## Task details
Without altering anything, output the material below.

┌─ Data excerpt

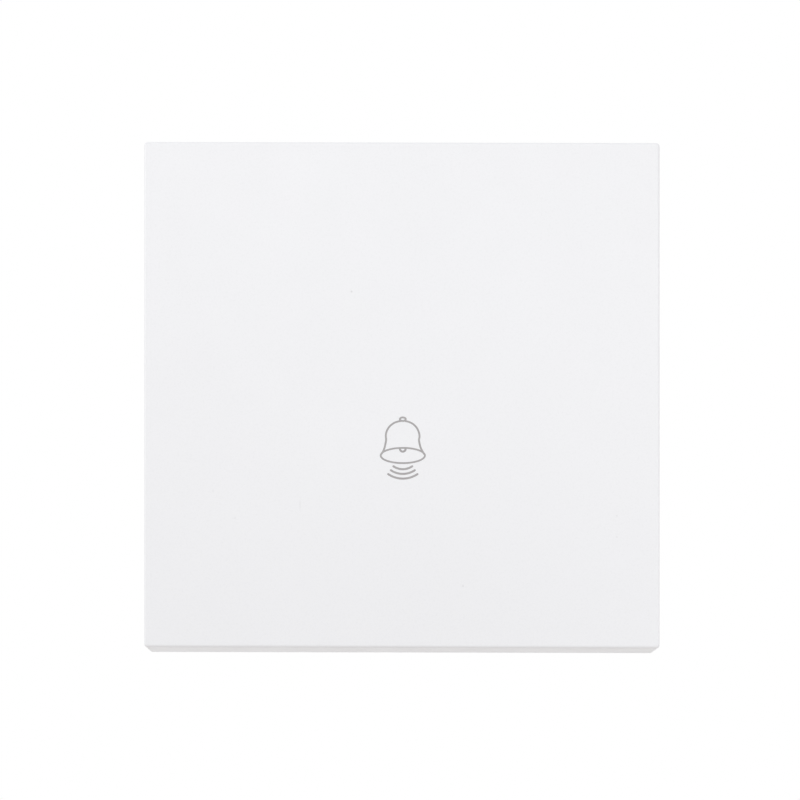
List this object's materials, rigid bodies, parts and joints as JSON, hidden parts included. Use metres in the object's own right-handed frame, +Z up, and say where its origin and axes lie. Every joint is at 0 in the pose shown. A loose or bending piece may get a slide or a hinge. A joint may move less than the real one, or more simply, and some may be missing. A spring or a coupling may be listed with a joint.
{
  "type": "doorbell push button",
  "caption": "Square wall push button for a doorbell: a full-face white plate hinged at its top, with a printed bell sign, that presses a small switch module.",
  "frame": {"origin": "middle of the square in the plane of the wall that the frame is screwed to", "axes": "+Y into the wall, +X to the right as seen from the room, +Z up"},
  "size_m": [0.086, 0.033, 0.086],
  "materials": {
    "plate_white": "satin white",
    "carrier_white": "matt white",
    "frame_white": "matt white",
    "housing_grey": "matt pale grey",
    "cover_grey": "matt pale grey",
    "plunger_nylon": "natural nylon",
    "zinc_steel": "galvanised",
    "screw_steel": "zinc plated",
    "spring_steel": "drawn wire",
    "brass": "satin",
    "silver": "satin silver",
    "pad_rubber": "matt",
    "sign_ink": "matt print"
  },
  "bodies": {
    "base": {"base_frame": "frame_white", "yoke": "zinc_steel", "module_housing": "housing_grey", "module_cover": "cover_grey", "return_spring": "spring_steel", "stop_pad_left": "pad_rubber", "stop_pad_right": "pad_rubber", "fixed_contact_left": "silver", "fixed_contact_right": "silver", "contact_strip_left": "brass", "contact_strip_right": "brass", "terminal_block_left": "brass", "terminal_block_right": "brass", "terminal_screw_left": "screw_steel", "terminal_screw_right": "screw_steel"},
    "plate": {"push_plate": "plate_white", "key_carrier": "carrier_white"},
    "plunger": {"plunger": "plunger_nylon", "contact_bridge": "brass", "contact_spring": "spring_steel", "moving_contact_left": "silver", "moving_contact_right": "silver"}
  },
  "joints": [
    {"name": "plate_press", "type": "hinge", "parent": "base", "child": "plate", "pos_m": [0, -0.0069, 0.0329], "axis": [1, 0, 0], "range_deg": [0, 1.2], "stiffness_Nm_per_rad": 3, "springref_deg": -1.15},
    {"name": "plunger_slide", "type": "slide", "parent": "base", "child": "plunger", "axis": [0, 1, 0], "range_m": [0, 0.000858], "deforming": ["return_spring"]}
  ],
  "couplings": [
    {"joint": "plunger_slide", "follows": "plate_press", "m_per_rad": 0.0409}
  ]
}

└─

## Output of the exercise
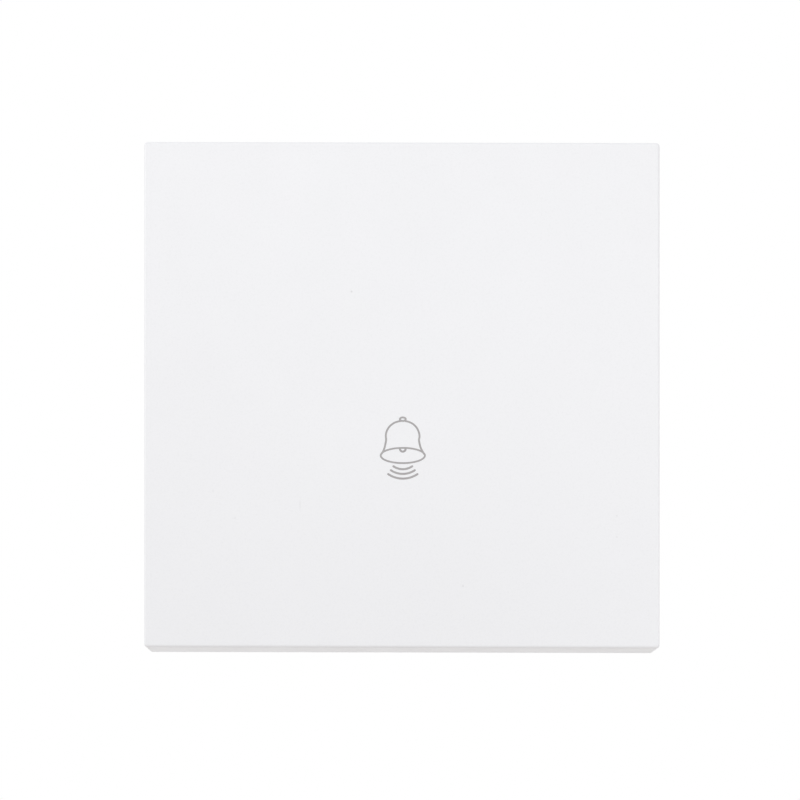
List this object's materials, rigid bodies, parts and joints as JSON, hidden parts included. Use metres in the object's own right-handed frame, +Z up, and say where its origin and axes lie. Every joint is at 0 in the pose shown. A loose or bending piece may get a slide or a hinge. A joint may move less than the real one, or more simply, and some may be missing. A spring or a coupling may be listed with a joint.
{
  "type": "doorbell push button",
  "caption": "Square wall push button for a doorbell: a full-face white plate hinged at its top, with a printed bell sign, that presses a small switch module.",
  "frame": {"origin": "middle of the square in the plane of the wall that the frame is screwed to", "axes": "+Y into the wall, +X to the right as seen from the room, +Z up"},
  "size_m": [0.086, 0.033, 0.086],
  "materials": {
    "plate_white": "satin white",
    "carrier_white": "matt white",
    "frame_white": "matt white",
    "housing_grey": "matt pale grey",
    "cover_grey": "matt pale grey",
    "plunger_nylon": "natural nylon",
    "zinc_steel": "galvanised",
    "screw_steel": "zinc plated",
    "spring_steel": "drawn wire",
    "brass": "satin",
    "silver": "satin silver",
    "pad_rubber": "matt",
    "sign_ink": "matt print"
  },
  "bodies": {
    "base": {"base_frame": "frame_white", "yoke": "zinc_steel", "module_housing": "housing_grey", "module_cover": "cover_grey", "return_spring": "spring_steel", "stop_pad_left": "pad_rubber", "stop_pad_right": "pad_rubber", "fixed_contact_left": "silver", "fixed_contact_right": "silver", "contact_strip_left": "brass", "contact_strip_right": "brass", "terminal_block_left": "brass", "terminal_block_right": "brass", "terminal_screw_left": "screw_steel", "terminal_screw_right": "screw_steel"},
    "plate": {"push_plate": "plate_white", "key_carrier": "carrier_white"},
    "plunger": {"plunger": "plunger_nylon", "contact_bridge": "brass", "contact_spring": "spring_steel", "moving_contact_left": "silver", "moving_contact_right": "silver"}
  },
  "joints": [
    {"name": "plate_press", "type": "hinge", "parent": "base", "child": "plate", "pos_m": [0, -0.0069, 0.0329], "axis": [1, 0, 0], "range_deg": [0, 1.2], "stiffness_Nm_per_rad": 3, "springref_deg": -1.15},
    {"name": "plunger_slide", "type": "slide", "parent": "base", "child": "plunger", "axis": [0, 1, 0], "range_m": [0, 0.000858], "deforming": ["return_spring"]}
  ],
  "couplings": [
    {"joint": "plunger_slide", "follows": "plate_press", "m_per_rad": 0.0409}
  ]
}